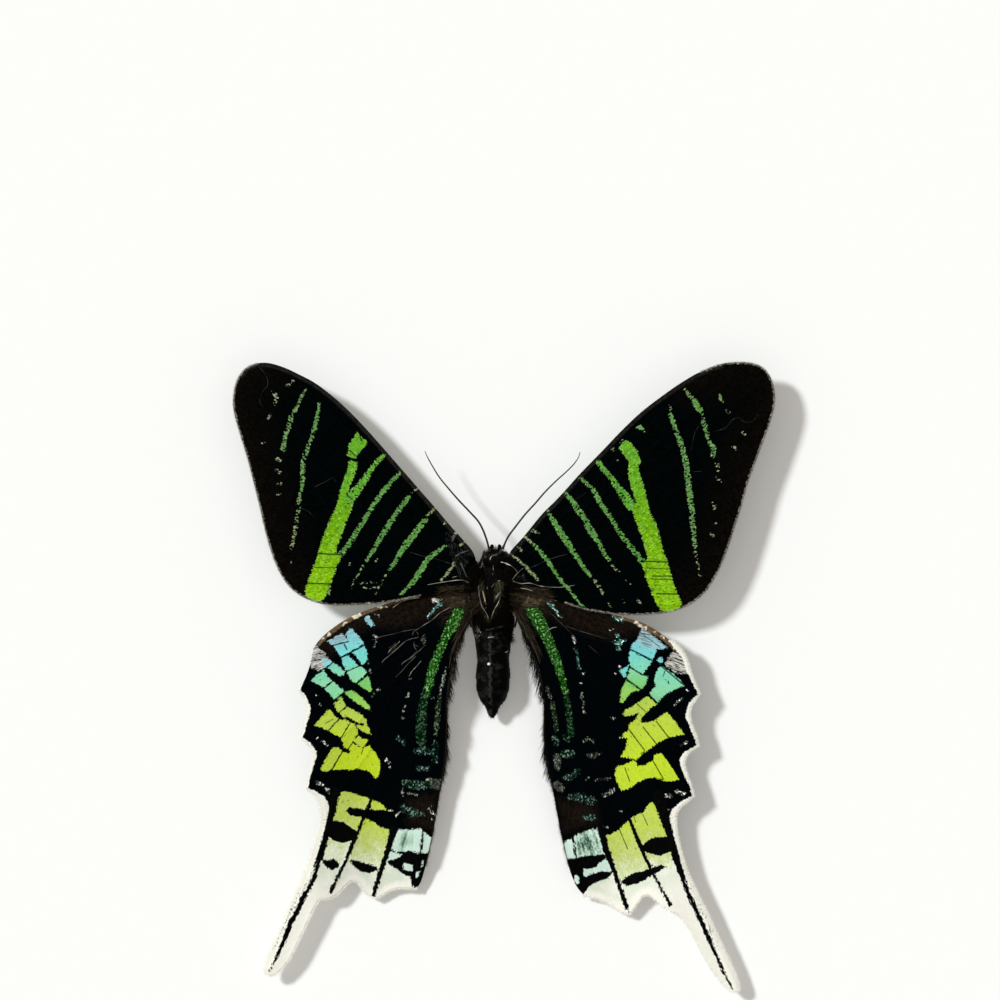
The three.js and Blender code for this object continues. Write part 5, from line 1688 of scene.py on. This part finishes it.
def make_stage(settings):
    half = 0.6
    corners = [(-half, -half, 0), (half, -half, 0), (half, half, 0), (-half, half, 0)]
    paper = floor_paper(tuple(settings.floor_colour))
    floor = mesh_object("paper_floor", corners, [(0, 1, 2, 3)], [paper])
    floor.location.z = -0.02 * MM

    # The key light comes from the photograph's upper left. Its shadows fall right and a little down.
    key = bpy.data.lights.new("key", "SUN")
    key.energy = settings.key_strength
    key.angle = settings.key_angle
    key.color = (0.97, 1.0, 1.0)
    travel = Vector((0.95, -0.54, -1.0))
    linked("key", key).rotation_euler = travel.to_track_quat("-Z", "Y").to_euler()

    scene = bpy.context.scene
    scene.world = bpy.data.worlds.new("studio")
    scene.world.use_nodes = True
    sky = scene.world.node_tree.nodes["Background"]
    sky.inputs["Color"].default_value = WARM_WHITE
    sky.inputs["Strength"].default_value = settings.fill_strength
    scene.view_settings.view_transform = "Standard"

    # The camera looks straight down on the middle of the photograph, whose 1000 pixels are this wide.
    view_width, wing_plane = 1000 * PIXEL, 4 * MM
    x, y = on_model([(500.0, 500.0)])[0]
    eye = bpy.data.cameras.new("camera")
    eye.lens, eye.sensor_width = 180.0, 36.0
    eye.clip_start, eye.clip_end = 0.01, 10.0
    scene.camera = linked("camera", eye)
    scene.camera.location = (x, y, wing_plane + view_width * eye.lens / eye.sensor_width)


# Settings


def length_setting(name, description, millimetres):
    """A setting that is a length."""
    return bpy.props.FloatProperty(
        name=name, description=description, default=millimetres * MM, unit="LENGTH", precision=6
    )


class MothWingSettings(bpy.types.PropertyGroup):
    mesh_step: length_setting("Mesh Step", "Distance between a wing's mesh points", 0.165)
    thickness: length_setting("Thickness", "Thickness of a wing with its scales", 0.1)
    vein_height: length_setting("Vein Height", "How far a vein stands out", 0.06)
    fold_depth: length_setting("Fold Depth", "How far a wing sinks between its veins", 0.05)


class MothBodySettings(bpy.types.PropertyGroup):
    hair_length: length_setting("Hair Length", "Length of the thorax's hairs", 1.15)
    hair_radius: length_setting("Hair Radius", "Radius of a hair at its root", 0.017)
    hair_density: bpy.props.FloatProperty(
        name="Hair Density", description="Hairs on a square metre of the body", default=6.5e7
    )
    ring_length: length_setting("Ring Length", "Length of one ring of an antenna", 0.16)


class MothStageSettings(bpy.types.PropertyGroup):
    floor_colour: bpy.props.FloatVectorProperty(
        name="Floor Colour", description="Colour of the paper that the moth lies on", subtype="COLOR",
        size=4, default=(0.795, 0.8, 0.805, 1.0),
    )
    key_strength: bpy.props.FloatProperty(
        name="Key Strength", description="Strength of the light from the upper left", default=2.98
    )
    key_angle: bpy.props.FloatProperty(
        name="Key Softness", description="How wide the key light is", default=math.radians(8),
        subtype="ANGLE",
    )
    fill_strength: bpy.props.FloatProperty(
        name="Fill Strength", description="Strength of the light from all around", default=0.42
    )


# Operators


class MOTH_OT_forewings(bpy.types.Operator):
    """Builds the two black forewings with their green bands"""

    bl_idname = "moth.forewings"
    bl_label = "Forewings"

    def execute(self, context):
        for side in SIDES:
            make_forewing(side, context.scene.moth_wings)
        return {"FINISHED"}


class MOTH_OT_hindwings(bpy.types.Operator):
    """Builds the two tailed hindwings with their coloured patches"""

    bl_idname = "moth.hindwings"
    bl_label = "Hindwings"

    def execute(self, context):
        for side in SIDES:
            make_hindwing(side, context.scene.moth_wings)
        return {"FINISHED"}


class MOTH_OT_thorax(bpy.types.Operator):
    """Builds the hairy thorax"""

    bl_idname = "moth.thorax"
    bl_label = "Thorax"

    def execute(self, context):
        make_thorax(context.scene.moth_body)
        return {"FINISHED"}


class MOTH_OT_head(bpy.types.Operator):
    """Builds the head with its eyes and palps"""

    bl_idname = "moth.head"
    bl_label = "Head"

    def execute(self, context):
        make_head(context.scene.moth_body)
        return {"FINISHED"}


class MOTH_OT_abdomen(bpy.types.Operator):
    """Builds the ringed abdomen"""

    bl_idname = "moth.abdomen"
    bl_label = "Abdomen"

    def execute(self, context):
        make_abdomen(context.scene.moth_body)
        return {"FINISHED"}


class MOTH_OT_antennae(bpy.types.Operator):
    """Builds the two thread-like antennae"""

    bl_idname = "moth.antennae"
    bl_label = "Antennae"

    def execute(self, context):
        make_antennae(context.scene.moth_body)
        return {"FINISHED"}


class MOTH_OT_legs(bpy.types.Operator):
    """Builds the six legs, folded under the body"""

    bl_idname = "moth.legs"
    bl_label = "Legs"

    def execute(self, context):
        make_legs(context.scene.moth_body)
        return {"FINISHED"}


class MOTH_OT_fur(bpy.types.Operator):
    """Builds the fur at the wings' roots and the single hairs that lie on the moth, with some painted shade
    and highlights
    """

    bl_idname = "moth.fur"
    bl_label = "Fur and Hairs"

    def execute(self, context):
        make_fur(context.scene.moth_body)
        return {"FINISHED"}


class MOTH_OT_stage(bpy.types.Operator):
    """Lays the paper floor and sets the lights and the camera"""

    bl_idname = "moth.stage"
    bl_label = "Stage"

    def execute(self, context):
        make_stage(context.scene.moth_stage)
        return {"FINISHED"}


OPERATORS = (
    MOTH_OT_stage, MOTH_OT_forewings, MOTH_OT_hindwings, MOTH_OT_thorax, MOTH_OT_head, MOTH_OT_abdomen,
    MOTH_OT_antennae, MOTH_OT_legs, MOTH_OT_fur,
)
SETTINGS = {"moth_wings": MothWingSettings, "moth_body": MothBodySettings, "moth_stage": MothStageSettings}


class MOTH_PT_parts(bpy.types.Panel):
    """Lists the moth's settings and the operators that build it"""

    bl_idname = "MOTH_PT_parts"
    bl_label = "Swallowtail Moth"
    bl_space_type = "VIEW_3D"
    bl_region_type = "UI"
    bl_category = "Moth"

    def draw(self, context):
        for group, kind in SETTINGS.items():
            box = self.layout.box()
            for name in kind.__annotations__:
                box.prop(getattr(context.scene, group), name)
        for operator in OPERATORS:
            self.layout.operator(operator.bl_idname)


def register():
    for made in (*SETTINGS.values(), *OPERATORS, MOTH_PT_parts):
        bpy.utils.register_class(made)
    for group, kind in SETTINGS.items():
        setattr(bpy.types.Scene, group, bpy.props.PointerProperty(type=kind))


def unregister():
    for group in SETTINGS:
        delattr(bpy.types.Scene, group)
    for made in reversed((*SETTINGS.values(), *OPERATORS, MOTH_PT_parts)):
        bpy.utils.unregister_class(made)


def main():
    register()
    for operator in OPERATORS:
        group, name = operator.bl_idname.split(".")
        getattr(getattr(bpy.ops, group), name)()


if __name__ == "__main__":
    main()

==================================================

Your objective: Please repeat the listing exactly, with nothing left out.

Response:
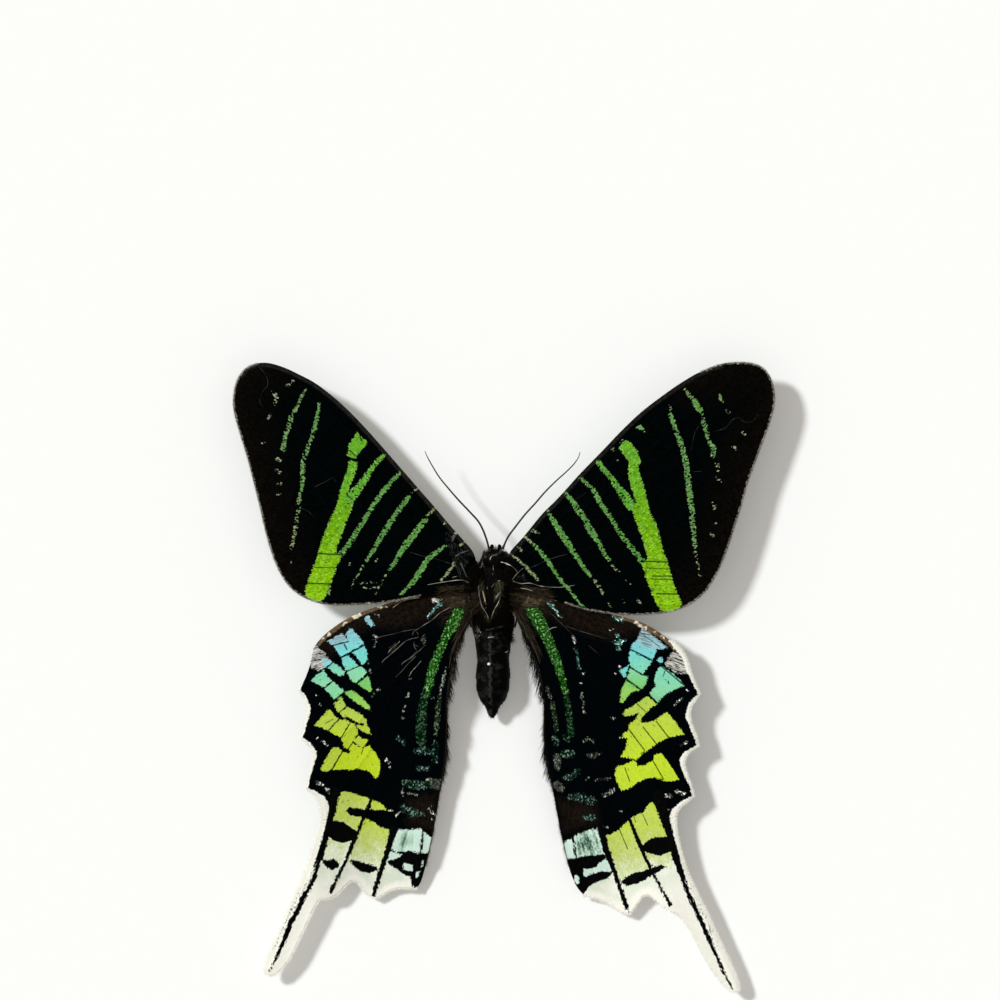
The three.js and Blender code for this object continues. Write part 5, from line 1688 of scene.py on. This part finishes it.
def make_stage(settings):
    half = 0.6
    corners = [(-half, -half, 0), (half, -half, 0), (half, half, 0), (-half, half, 0)]
    paper = floor_paper(tuple(settings.floor_colour))
    floor = mesh_object("paper_floor", corners, [(0, 1, 2, 3)], [paper])
    floor.location.z = -0.02 * MM

    # The key light comes from the photograph's upper left. Its shadows fall right and a little down.
    key = bpy.data.lights.new("key", "SUN")
    key.energy = settings.key_strength
    key.angle = settings.key_angle
    key.color = (0.97, 1.0, 1.0)
    travel = Vector((0.95, -0.54, -1.0))
    linked("key", key).rotation_euler = travel.to_track_quat("-Z", "Y").to_euler()

    scene = bpy.context.scene
    scene.world = bpy.data.worlds.new("studio")
    scene.world.use_nodes = True
    sky = scene.world.node_tree.nodes["Background"]
    sky.inputs["Color"].default_value = WARM_WHITE
    sky.inputs["Strength"].default_value = settings.fill_strength
    scene.view_settings.view_transform = "Standard"

    # The camera looks straight down on the middle of the photograph, whose 1000 pixels are this wide.
    view_width, wing_plane = 1000 * PIXEL, 4 * MM
    x, y = on_model([(500.0, 500.0)])[0]
    eye = bpy.data.cameras.new("camera")
    eye.lens, eye.sensor_width = 180.0, 36.0
    eye.clip_start, eye.clip_end = 0.01, 10.0
    scene.camera = linked("camera", eye)
    scene.camera.location = (x, y, wing_plane + view_width * eye.lens / eye.sensor_width)


# Settings


def length_setting(name, description, millimetres):
    """A setting that is a length."""
    return bpy.props.FloatProperty(
        name=name, description=description, default=millimetres * MM, unit="LENGTH", precision=6
    )


class MothWingSettings(bpy.types.PropertyGroup):
    mesh_step: length_setting("Mesh Step", "Distance between a wing's mesh points", 0.165)
    thickness: length_setting("Thickness", "Thickness of a wing with its scales", 0.1)
    vein_height: length_setting("Vein Height", "How far a vein stands out", 0.06)
    fold_depth: length_setting("Fold Depth", "How far a wing sinks between its veins", 0.05)


class MothBodySettings(bpy.types.PropertyGroup):
    hair_length: length_setting("Hair Length", "Length of the thorax's hairs", 1.15)
    hair_radius: length_setting("Hair Radius", "Radius of a hair at its root", 0.017)
    hair_density: bpy.props.FloatProperty(
        name="Hair Density", description="Hairs on a square metre of the body", default=6.5e7
    )
    ring_length: length_setting("Ring Length", "Length of one ring of an antenna", 0.16)


class MothStageSettings(bpy.types.PropertyGroup):
    floor_colour: bpy.props.FloatVectorProperty(
        name="Floor Colour", description="Colour of the paper that the moth lies on", subtype="COLOR",
        size=4, default=(0.795, 0.8, 0.805, 1.0),
    )
    key_strength: bpy.props.FloatProperty(
        name="Key Strength", description="Strength of the light from the upper left", default=2.98
    )
    key_angle: bpy.props.FloatProperty(
        name="Key Softness", description="How wide the key light is", default=math.radians(8),
        subtype="ANGLE",
    )
    fill_strength: bpy.props.FloatProperty(
        name="Fill Strength", description="Strength of the light from all around", default=0.42
    )


# Operators


class MOTH_OT_forewings(bpy.types.Operator):
    """Builds the two black forewings with their green bands"""

    bl_idname = "moth.forewings"
    bl_label = "Forewings"

    def execute(self, context):
        for side in SIDES:
            make_forewing(side, context.scene.moth_wings)
        return {"FINISHED"}


class MOTH_OT_hindwings(bpy.types.Operator):
    """Builds the two tailed hindwings with their coloured patches"""

    bl_idname = "moth.hindwings"
    bl_label = "Hindwings"

    def execute(self, context):
        for side in SIDES:
            make_hindwing(side, context.scene.moth_wings)
        return {"FINISHED"}


class MOTH_OT_thorax(bpy.types.Operator):
    """Builds the hairy thorax"""

    bl_idname = "moth.thorax"
    bl_label = "Thorax"

    def execute(self, context):
        make_thorax(context.scene.moth_body)
        return {"FINISHED"}


class MOTH_OT_head(bpy.types.Operator):
    """Builds the head with its eyes and palps"""

    bl_idname = "moth.head"
    bl_label = "Head"

    def execute(self, context):
        make_head(context.scene.moth_body)
        return {"FINISHED"}


class MOTH_OT_abdomen(bpy.types.Operator):
    """Builds the ringed abdomen"""

    bl_idname = "moth.abdomen"
    bl_label = "Abdomen"

    def execute(self, context):
        make_abdomen(context.scene.moth_body)
        return {"FINISHED"}


class MOTH_OT_antennae(bpy.types.Operator):
    """Builds the two thread-like antennae"""

    bl_idname = "moth.antennae"
    bl_label = "Antennae"

    def execute(self, context):
        make_antennae(context.scene.moth_body)
        return {"FINISHED"}


class MOTH_OT_legs(bpy.types.Operator):
    """Builds the six legs, folded under the body"""

    bl_idname = "moth.legs"
    bl_label = "Legs"

    def execute(self, context):
        make_legs(context.scene.moth_body)
        return {"FINISHED"}


class MOTH_OT_fur(bpy.types.Operator):
    """Builds the fur at the wings' roots and the single hairs that lie on the moth, with some painted shade
    and highlights
    """

    bl_idname = "moth.fur"
    bl_label = "Fur and Hairs"

    def execute(self, context):
        make_fur(context.scene.moth_body)
        return {"FINISHED"}


class MOTH_OT_stage(bpy.types.Operator):
    """Lays the paper floor and sets the lights and the camera"""

    bl_idname = "moth.stage"
    bl_label = "Stage"

    def execute(self, context):
        make_stage(context.scene.moth_stage)
        return {"FINISHED"}


OPERATORS = (
    MOTH_OT_stage, MOTH_OT_forewings, MOTH_OT_hindwings, MOTH_OT_thorax, MOTH_OT_head, MOTH_OT_abdomen,
    MOTH_OT_antennae, MOTH_OT_legs, MOTH_OT_fur,
)
SETTINGS = {"moth_wings": MothWingSettings, "moth_body": MothBodySettings, "moth_stage": MothStageSettings}


class MOTH_PT_parts(bpy.types.Panel):
    """Lists the moth's settings and the operators that build it"""

    bl_idname = "MOTH_PT_parts"
    bl_label = "Swallowtail Moth"
    bl_space_type = "VIEW_3D"
    bl_region_type = "UI"
    bl_category = "Moth"

    def draw(self, context):
        for group, kind in SETTINGS.items():
            box = self.layout.box()
            for name in kind.__annotations__:
                box.prop(getattr(context.scene, group), name)
        for operator in OPERATORS:
            self.layout.operator(operator.bl_idname)


def register():
    for made in (*SETTINGS.values(), *OPERATORS, MOTH_PT_parts):
        bpy.utils.register_class(made)
    for group, kind in SETTINGS.items():
        setattr(bpy.types.Scene, group, bpy.props.PointerProperty(type=kind))


def unregister():
    for group in SETTINGS:
        delattr(bpy.types.Scene, group)
    for made in reversed((*SETTINGS.values(), *OPERATORS, MOTH_PT_parts)):
        bpy.utils.unregister_class(made)


def main():
    register()
    for operator in OPERATORS:
        group, name = operator.bl_idname.split(".")
        getattr(getattr(bpy.ops, group), name)()


if __name__ == "__main__":
    main()